Suria KLCC, at the base of the soaring Petronas Towers, was built on the site of a former horse racing track, while Pavilion occupies the former site of the Bukit Bintang Girls’ School, which was relocated to Cheras several years before construction on Pavilion began. Today, Pavilion’s sister mall, the RM7 billion Pavilion Damansara Heights, is being built with a projected completion date of 2021, and will comprise not only another major mall in the city, but a quartet of soaring hotel and residence towers, and a baker’s dozen smaller office towers. Clearly, this will be a monstrous project.

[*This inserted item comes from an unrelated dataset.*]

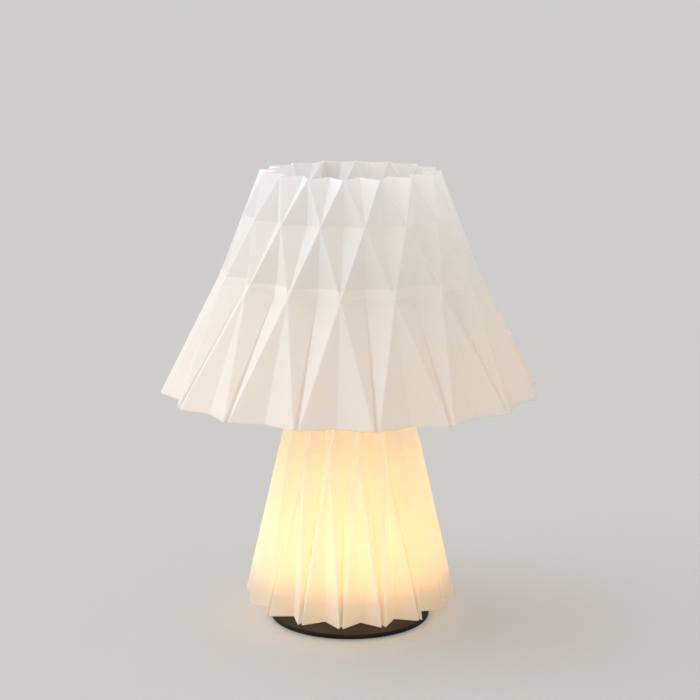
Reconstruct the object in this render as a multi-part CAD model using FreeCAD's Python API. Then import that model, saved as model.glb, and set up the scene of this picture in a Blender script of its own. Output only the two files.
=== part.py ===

Flashing back to the late ’90s again, shortly after Suria KLCC opened, YTL Corporation acquired the 1996-built, but already-in-decline Starhill Shopping Centre along Jalan Bukit Bintang and transformed it into a luxury brand retail centre. In 2005, a major renovation was undertaken and the mall was reopened in July of that year as Starhill Gallery. These days, with the world’s most luxurious brands found in both Starhill Gallery and across the street at Pavilion’s Haute Couture wing, shoppers can rack up staggering bills within a very small space.
Another massive mall, Berjaya Times Square, was opened in the heart of the city in 2003, delivering an eye-popping 7.5 million sq ft of space for retail, entertainment, hotel, and more – even an indoor amusement park. By sheer floor space, this edifice ranks as the world’s ninth-largest building. The building boasts 48 floors and the mall itself comprises 13 floors, though the highest of these are not fully occupied.

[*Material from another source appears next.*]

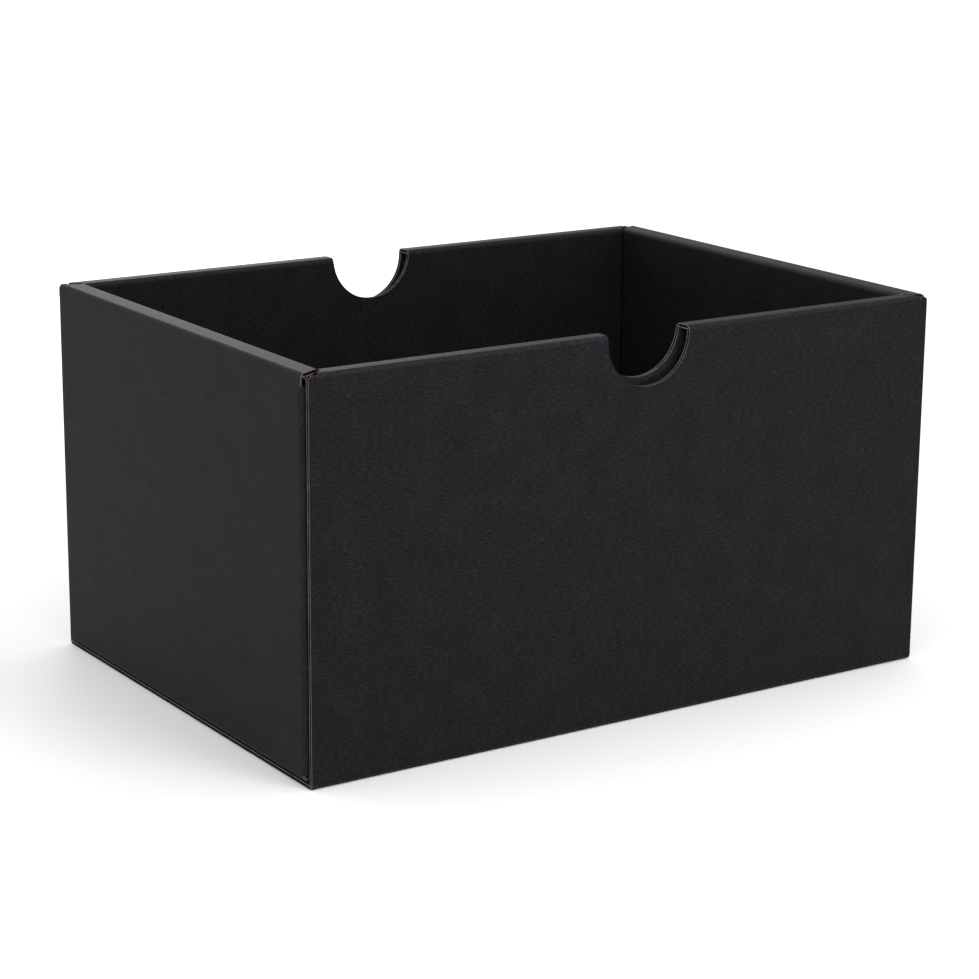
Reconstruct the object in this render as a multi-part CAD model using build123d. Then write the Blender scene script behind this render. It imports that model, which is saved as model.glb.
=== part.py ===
from build123d import *
import os

# A rectangular open-top tray box folded from two crossing corrugated blanks.
# Blank A is the outer floor with the two long walls.  Blank B lies across it: the inner
# floor, the two end walls and their corner flaps.  Every wall rolls over a narrow top strip
# and comes down again as an inner wall, so all four walls are double.
# Each panel between two creases is one solid.  Millimetres, +Z up, origin at the centre of
# the underside, +X along the long side, front wall towards -Y.

# Driving dimensions
LENGTH = 320.0          # of the outer floor and the long outer walls, along X
DEPTH = 228.0           # outside, along Y
HEIGHT = 172.0
BOARD = 3.0             # B-flute corrugated board
FOLD_RADIUS = 2.2       # outside radius of a folded crease
LONG_WALL = 9.4         # outer face to inner face of the double long wall
END_WALL = 11.5         # the same for the double end wall
END_PROUD = 1.6         # how far an end wall stands out past the long wall's cut edge
LAYER_GAP = 0.2         # free play of a corner flap on each side
SIDE_GAP = 0.3          # free play beside and under an inner wall
CREASE_GAP = 0.1        # open slit of a crease, along Z
NOTCH_RADIUS = 21.2     # thumb notch in both long walls, a half round with upright flanks
NOTCH_FLANK = 2.6       # height of those flanks in the outer wall
NOTCH_OFFSET = 4.6      # the front notch sits this far towards +X; the back one is central
FLAP_LENGTH = 72.0      # corner flap, from its crease to its free edge
FLAP_FOOT = 1.0         # free play under a corner flap
FLAP_SHOULDER = 5.6     # a corner flap's crease stops this far below the rim
FLAP_DROP = 19.5        # how much lower a flap's free end is than its crease end
FLAP_CORNER = 8.0       # radius of a flap's free corners
STRIP_TAPER = 6.4       # a long top strip's ends slant in by this much
STRIP_SETBACK = 3.8     # a long top strip's outer corner, in from the cut edge
END_SHOULDER = 3.4      # an end wall's shoulder and strip, in from the long wall's outer face

# Derived places
FLOOR_B = BOARD                                     # underside of blank B
FLOOR_TOP = 2 * BOARD                               # the surface that things stand on
END_FACE = LENGTH / 2 + END_PROUD                   # outer face of an end wall
END_INSIDE = END_FACE - END_WALL
LONG_INSIDE = DEPTH / 2 - LONG_WALL
B_HALF_WIDTH = DEPTH / 2 - BOARD - LAYER_GAP        # blank B across Y
NOTCH_DEPTH = LONG_WALL + 2 * BOARD                 # cutter, longer than the wall is thick
RIM = HEIGHT - CREASE_GAP

# Turn about Z and distance that take the canonical wall (outer face at y = 0, inward +Y) to a side
SIDES = {
    "front": (0, DEPTH / 2),
    "right": (90, END_FACE),
    "back": (180, DEPTH / 2),
    "left": (270, END_FACE),
}


def on_side(side, shape):
    angle, distance = SIDES[side]
    return Rot(0, 0, angle) * Pos(0, -distance, 0) * shape


def rounded(sketch, a, b, inward_a, inward_b):
    """Rounds a fold's outside corner at (a, b); inward_a and inward_b are +1 or -1."""
    reach = FOLD_RADIUS / 2
    square = Pos(a + inward_a * reach, b + inward_b * reach) * Rectangle(FOLD_RADIUS, FOLD_RADIUS)
    disc = Pos(a + inward_a * FOLD_RADIUS, b + inward_b * FOLD_RADIUS) * Circle(FOLD_RADIUS)
    return sketch - (square - disc)


def along_x(section, length):
    """Extrudes a section drawn in Y and Z, centred on X = 0."""
    return extrude(Plane.YZ * section, amount=length / 2, both=True)


def outline(*points):
    return Polygon(*points, align=None)


def outer_wall_section(bottom, mitred_bottom):
    lift = CREASE_GAP + BOARD if mitred_bottom else 0
    foot = bottom + CREASE_GAP if mitred_bottom else bottom
    section = outline((0, foot), (0, RIM), (BOARD, RIM - BOARD), (BOARD, bottom + lift))
    section = rounded(section, 0, HEIGHT, 1, -1)
    return rounded(section, 0, bottom, 1, 1) if mitred_bottom else section


def strip_section(width):
    section = outline((0, HEIGHT), (width, HEIGHT), (width - BOARD, HEIGHT - BOARD), (BOARD, HEIGHT - BOARD))
    section = rounded(section, 0, HEIGHT, 1, -1)
    return rounded(section, width, HEIGHT, -1, -1)


def inner_wall_section(width):
    foot = FLOOR_TOP + SIDE_GAP
    section = outline((width - BOARD, foot), (width, foot), (width, RIM), (width - BOARD, RIM - BOARD))
    return rounded(section, width, HEIGHT, -1, -1)


def tapered_strip(width, outer_half, inner_half):
    """A top strip whose ends slant, so that neighbouring strips clear each other at a corner."""
    plan = outline((-outer_half, 0), (outer_half, 0), (inner_half, width), (-inner_half, width))
    return along_x(strip_section(width), 2 * outer_half) & extrude(plan, amount=HEIGHT)


def thumb_notch(side, flank):
    """The cutter for a notch whose round part is centred a flank's height below the rim."""
    shift = NOTCH_OFFSET if side == "front" else 0
    centre = HEIGHT - flank
    round_part = Pos(shift, LONG_WALL / 2, centre) * Cylinder(NOTCH_RADIUS, NOTCH_DEPTH, rotation=(90, 0, 0))
    block = Box(2 * NOTCH_RADIUS, NOTCH_DEPTH, NOTCH_RADIUS, align=(Align.CENTER, Align.CENTER, Align.MIN))
    return round_part + Pos(shift, LONG_WALL / 2, centre) * block


def long_outer_wall(side):
    return along_x(outer_wall_section(BOARD, False), LENGTH) - thumb_notch(side, NOTCH_FLANK)


def long_strip(side):
    outer_half = LENGTH / 2 - STRIP_SETBACK
    return tapered_strip(LONG_WALL, outer_half, outer_half - STRIP_TAPER) - thumb_notch(side, NOTCH_FLANK)


def long_inner_wall(side):
    return along_x(inner_wall_section(LONG_WALL), 2 * (END_INSIDE - SIDE_GAP)) - thumb_notch(side, 0)


def end_outer_wall():
    """Full width up to the flaps' shoulders, narrower above, with round vertical folds."""
    wall = along_x(outer_wall_section(FLOOR_B, True), 2 * B_HALF_WIDTH)
    plan = Pos(0, BOARD / 2) * Rectangle(2 * B_HALF_WIDTH, BOARD)
    plan = rounded(plan, -B_HALF_WIDTH, 0, 1, 1)
    plan = rounded(plan, B_HALF_WIDTH, 0, -1, 1)
    shoulder_half = DEPTH / 2 - END_SHOULDER
    spare = B_HALF_WIDTH - shoulder_half
    shoulder = Box(spare, BOARD, FLAP_SHOULDER, align=(Align.CENTER, Align.MIN, Align.MAX))
    wall &= extrude(plan, amount=HEIGHT)
    for sign in (-1, 1):
        wall -= Pos(sign * (shoulder_half + spare / 2), 0, HEIGHT) * shoulder
    return wall


def end_strip():
    return tapered_strip(END_WALL, DEPTH / 2 - END_SHOULDER, LONG_INSIDE - SIDE_GAP)


def end_inner_wall():
    return along_x(inner_wall_section(END_WALL), 2 * (LONG_INSIDE - SIDE_GAP))


def corner_flap(along, side):
    """A flap in the front (side -1) or back (+1) wall, from the left (along -1) or right end."""
    root = END_FACE - BOARD
    tip = root - FLAP_LENGTH
    foot = FLOOR_TOP + FLAP_FOOT
    top = HEIGHT - FLAP_SHOULDER
    shape = outline((root, foot), (root, top), (tip, top - FLAP_DROP), (tip, foot))
    shape = fillet(shape.vertices().group_by(Axis.X)[0], FLAP_CORNER)
    panel = extrude(Plane.XZ * shape, amount=BOARD)
    panel = Pos(0, B_HALF_WIDTH, 0) * panel
    if along < 0:
        panel = panel.mirror(Plane.YZ)
    return panel if side > 0 else panel.mirror(Plane.XZ)


def outer_floor():
    """The outer floor, with the round folds that it shares with the long walls."""
    section = rounded(Pos(0, BOARD / 2) * Rectangle(DEPTH, BOARD), -DEPTH / 2, 0, 1, 1)
    return along_x(rounded(section, DEPTH / 2, 0, -1, 1), LENGTH)


def inner_floor():
    """The inner floor; its ends are mitred where the end walls fold up."""
    inner = END_FACE - BOARD
    section = outline((-END_FACE, FLOOR_B), (END_FACE, FLOOR_B), (inner, FLOOR_TOP), (-inner, FLOOR_TOP))
    section = rounded(section, -END_FACE, FLOOR_B, 1, 1)
    section = rounded(section, END_FACE, FLOOR_B, -1, 1)
    return extrude(Plane.XZ * section, amount=B_HALF_WIDTH, both=True)


def halves(strip, side, names):
    """The notch cuts a long strip in two; the halves are named from left to right."""
    pieces = sorted(on_side(side, strip).solids(), key=lambda piece: piece.center().X)
    return dict(zip(names, pieces))


def all_nodes():
    nodes = {"outer_floor": outer_floor(), "inner_floor": inner_floor()}
    for side in ("front", "back"):
        nodes[f"{side}_outer_wall"] = on_side(side, long_outer_wall(side))
        nodes.update(halves(long_strip(side), side, (f"{side}_strip_left", f"{side}_strip_right")))
        nodes[f"{side}_inner_wall"] = on_side(side, long_inner_wall(side))
    for side, along in (("left", -1), ("right", 1)):
        nodes[f"{side}_outer_wall"] = on_side(side, end_outer_wall())
        nodes[f"{side}_strip"] = on_side(side, end_strip())
        nodes[f"{side}_inner_wall"] = on_side(side, end_inner_wall())
        nodes[f"{side}_front_flap"] = corner_flap(along, -1)
        nodes[f"{side}_back_flap"] = corner_flap(along, 1)
    return nodes


os.makedirs("parts", exist_ok=True)
for name, shape in all_nodes().items():
    shape.label = name
    export_step(shape, os.path.join("parts", f"{name}.step"))
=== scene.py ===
from functools import partial, reduce
from math import cos, radians, sin, tau
import bmesh
import bpy
import numpy as np
from mathutils import Matrix, Vector


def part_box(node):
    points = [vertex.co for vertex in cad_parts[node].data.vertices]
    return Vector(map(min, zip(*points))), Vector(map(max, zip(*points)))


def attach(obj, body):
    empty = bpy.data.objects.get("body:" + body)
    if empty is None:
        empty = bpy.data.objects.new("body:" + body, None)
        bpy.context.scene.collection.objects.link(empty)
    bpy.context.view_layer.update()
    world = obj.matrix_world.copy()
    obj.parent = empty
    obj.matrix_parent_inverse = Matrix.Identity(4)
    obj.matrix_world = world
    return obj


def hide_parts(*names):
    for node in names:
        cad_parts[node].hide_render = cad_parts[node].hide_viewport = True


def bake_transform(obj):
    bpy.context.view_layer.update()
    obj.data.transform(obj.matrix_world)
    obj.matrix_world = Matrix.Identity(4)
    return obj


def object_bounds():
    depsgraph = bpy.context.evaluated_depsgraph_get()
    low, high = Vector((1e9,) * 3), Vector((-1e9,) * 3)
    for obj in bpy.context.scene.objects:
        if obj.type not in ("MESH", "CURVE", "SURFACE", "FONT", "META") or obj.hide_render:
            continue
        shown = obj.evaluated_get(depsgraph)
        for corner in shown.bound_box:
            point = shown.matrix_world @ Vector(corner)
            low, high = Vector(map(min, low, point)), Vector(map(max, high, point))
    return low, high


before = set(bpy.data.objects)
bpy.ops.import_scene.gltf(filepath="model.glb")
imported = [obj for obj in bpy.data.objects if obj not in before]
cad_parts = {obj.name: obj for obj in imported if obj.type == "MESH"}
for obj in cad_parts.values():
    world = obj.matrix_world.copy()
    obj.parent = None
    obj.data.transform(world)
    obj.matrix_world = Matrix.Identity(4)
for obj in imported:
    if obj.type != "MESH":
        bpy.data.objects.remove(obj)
cad_low, cad_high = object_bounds()

# A tray box of black corrugated board.  Every panel is real three-layer board: two paper
# liners with a wavy fluting glued between them, crushed thin where the board is creased.
# The outer liner goes round each crease as a curved fold.  Metres, in the CAD frame.
#
# Board coordinates: u runs across the flutes, v along them and w from the outer liner
# inwards.  Wall coordinates: x along the wall, y inward from its outer face and z up.
# A crease is (at_u, position, start, stop): it lies at that u, or else at that v, and runs
# from start to stop along the other one.

MM = 0.001
FAR = 1.0                       # farther than anything on the box
ALL_ALONG = (-FAR, FAR)         # start and stop of a crease as long as its panel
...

With over 1,000 shops, a multiplex cinema, restaurants galore, and direct connection to the Imbi monorail station, this huge mall packs in the crowds every weekend.

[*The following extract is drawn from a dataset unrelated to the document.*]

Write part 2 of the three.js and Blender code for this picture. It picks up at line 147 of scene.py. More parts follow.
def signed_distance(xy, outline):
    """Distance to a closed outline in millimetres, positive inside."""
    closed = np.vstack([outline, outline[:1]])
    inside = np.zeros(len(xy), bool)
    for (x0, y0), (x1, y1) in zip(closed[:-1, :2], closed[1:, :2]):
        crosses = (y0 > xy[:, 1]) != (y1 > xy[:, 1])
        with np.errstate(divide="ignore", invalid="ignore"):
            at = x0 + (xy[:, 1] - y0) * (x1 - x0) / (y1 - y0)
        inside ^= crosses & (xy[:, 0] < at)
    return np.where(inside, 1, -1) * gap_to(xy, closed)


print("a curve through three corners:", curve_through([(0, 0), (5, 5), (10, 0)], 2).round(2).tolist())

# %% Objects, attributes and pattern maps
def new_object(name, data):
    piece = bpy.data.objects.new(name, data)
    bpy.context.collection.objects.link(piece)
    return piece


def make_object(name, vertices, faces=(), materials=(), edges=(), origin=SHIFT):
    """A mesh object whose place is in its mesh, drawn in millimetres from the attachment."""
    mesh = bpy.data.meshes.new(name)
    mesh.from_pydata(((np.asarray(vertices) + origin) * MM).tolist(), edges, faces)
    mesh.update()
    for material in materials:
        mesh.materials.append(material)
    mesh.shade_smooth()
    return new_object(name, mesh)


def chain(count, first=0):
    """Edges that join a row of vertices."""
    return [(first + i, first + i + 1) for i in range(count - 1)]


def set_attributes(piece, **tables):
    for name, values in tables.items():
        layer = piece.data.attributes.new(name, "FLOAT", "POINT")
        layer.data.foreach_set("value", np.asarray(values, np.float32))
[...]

Further from the city centre, nearly all of Greater KL’s major malls have been built in the last two decades. One prominent exception is what is now called the old wing of 1 Utama, which was opened in 1995, and then greatly expanded a decade later, standing as the world’s third-largest mall for a time, then fourth, and today, its seventh.
With the runaway success of Suria KLCC evident before the new mall’s paint had dried, developers wasted no time in opening another massive shopping complex, the aptly named Mid Valley Megamall, which was launched in 1999. Today the mall now shares a seamless link with The Gardens, a six-level premium shopping mall which opened in 2007, the same year as Pavilion KL.
Not many malls have a giant lion at their entrance, but the iconic Sunway Pyramid opened as Malaysia’s first themed shopping and entertainment mall, opened in 1997, then another phase opened 10 years after that, with a third phase begun last year. A true landmark in the city, Sunway Pyramid also ranks among the world’s largest malls, continues to reliably draws crowds from near and far.
Shop ’til you drop
Of course, numerous other malls – large and small – have either debuted or been completely renovated in Greater KL over the last 20 years, too. Publika, Ikano Shopping Centre, Empire Subang, The Curve, SS2 Mall, Bangsar Shopping Centre, Fahrenheit 88, Tropicana City Mall, Paradigm, Sunway Giza, Sunway Putra Mall, Avenue K, Great Eastern Mall, Nu Sentral, and plenty more. And the outlook for the future? More malls! The aforementioned Pavilion Damansara Heights, Damansara City Mall, the massive Empire City @ Damansara
Perdana, and dozens more are on tap – (some may not even include the word Damansara). It remains to be seen if Greater KL can sustain this level of shopping bacchanalia, but developers certainly seem to be bullish. Impressively, Kuala Lumpur was named by CNN back in late 2014 as the fourth best shopping city in the world a winning point for delivering the most gratifying and enjoyable shopping experience. Only global titans New York, Tokyo, and London ranked higher.
Attracting shoppers worldwide for its winning combination of high-quality shopping, affordable prices, and reliable sales, the shopping scene here has played a part in putting Malaysia on the map, and has made a major impact on Greater KL’s growth and appeal over the last quarter century.